Things got especially bad during the annual general meeting in 2022, when a small group waged a social media and press campaign to stop Patel becoming the club’s chair.
The peer told Eastern Eye that the England and Wales Cricket Board [ECB] asked him to deliver the impossible.
We can disclose that the ECB urged him to get rid of people.
Patel never badmouths people or organisations.
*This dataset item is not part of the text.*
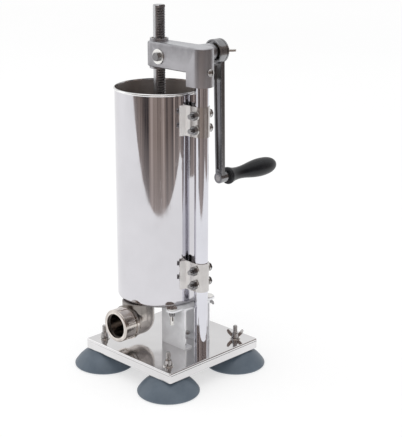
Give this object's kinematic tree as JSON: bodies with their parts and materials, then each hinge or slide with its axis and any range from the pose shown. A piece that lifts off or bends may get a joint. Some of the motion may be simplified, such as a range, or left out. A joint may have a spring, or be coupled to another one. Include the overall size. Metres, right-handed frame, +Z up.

But he revealed to this newspaper that when the going got tough, the ECB did not back him.
“Being a member of ECB for five and a half years, I understood their role, and what they needed to do, and where the boundaries would cross.
“But this was a unique situation where I was asked by the ECB to come and help and turn this disaster around.
“I was asked by ECB to meet a set of criteria that most people would have winced at, would have thought there’s no way we can deliver this, and I delivered it.
“I was asked by the ECB to work with them to create a framework and an environment where we would prove to the world that we want a non-racist institution, and I did all that.
“I was asked by the ECB to ensure some people who were there from the previous regime did not take part in that governance process, very clear about that.
“So, when I’m attacked, for things that I have been asked to do, I’ve been attacked from all quarters, where the ECB could have made the statement and could have come and supported.
“And when I sent letter after letter to them, to say you asked me to do this, I’ve done it, and now I need your support to back me up on it, that wasn’t forthcoming.
“Now, whether that’s me or somebody else, if that happens in the future, they’re not gonna encourage anybody else to go on this journey.
“If you’re gonna ask people to come and put their necks on the line, to achieve radical change, to make change, and not support that change, then why would anybody do it?”
That does not surprise the man at the centre of the racism allegations, Azeem Rafiq.
“I look at the way Lord Patel’s been treated by the game, not just the old guard at Yorkshire, but by the game.
“And that just shows to me that actually everything’s lip service.
“I didn’t know Lord Patel before his coming in.
“But what an honourable man, he’s done some of the biggest real life things, in his career and in the House of Lords for 20 years and he got treated that way, and by the game.
“Let’s not mask this as a Yorkshire only problem and the Yorkshire old guard.”
We approached the ECB for comment, but it declined.
Patel told this newspaper that he is convinced that Yorkshire is in a better position than when he found it.
The former England and Yorkshire pace bowler Darren Gough is now the permanent managing director of cricket.
Ex-West Indies all-rounder Ottis Gibson was appointed head coach in January 2022, while Stephen Vaughan became the club’s chief executive.
The peer described the past 15-months at Yorkshire as “a year unlike any other”.
And he admitted, with a rueful smile, that he had learnt a lot.
“I’ve never gone on the race card.
“It’s not about me. You see me as you get me. I’ll work with things. I’ll try and do things right.
“Occasionally I make mistakes, but I’ll rectify them quickly, if I have.
“I do not believe fundamentally, I do not believe, that I did anything wrong at Yorkshire.
“I think all the actions I took were absolutely right.
“And would taking them again? Yes, I’d take them all over again. I’d probably be even stronger in what I did.”
The Yorkshire cricket saga has taken its toll.
Patel revealed that this year he will step down from various roles, including Social Work England and Chair, Independent Health Providers Network (IHPN).
It is time, he said, to take a break and spend time with his family.
During his conversation with Eastern Eye, Patel talked about “elephants in the room” when he was helping his favourite county and favourite cricket club.
And one elephant, he agreed, was the fact some white people still have a problem taking instructions from brown people.
“Yeah, I am brown, and I’m Indian, but I’m a Yorkshireman through and through.
“I love Yorkshire, and that’s why I went to do the job I did.”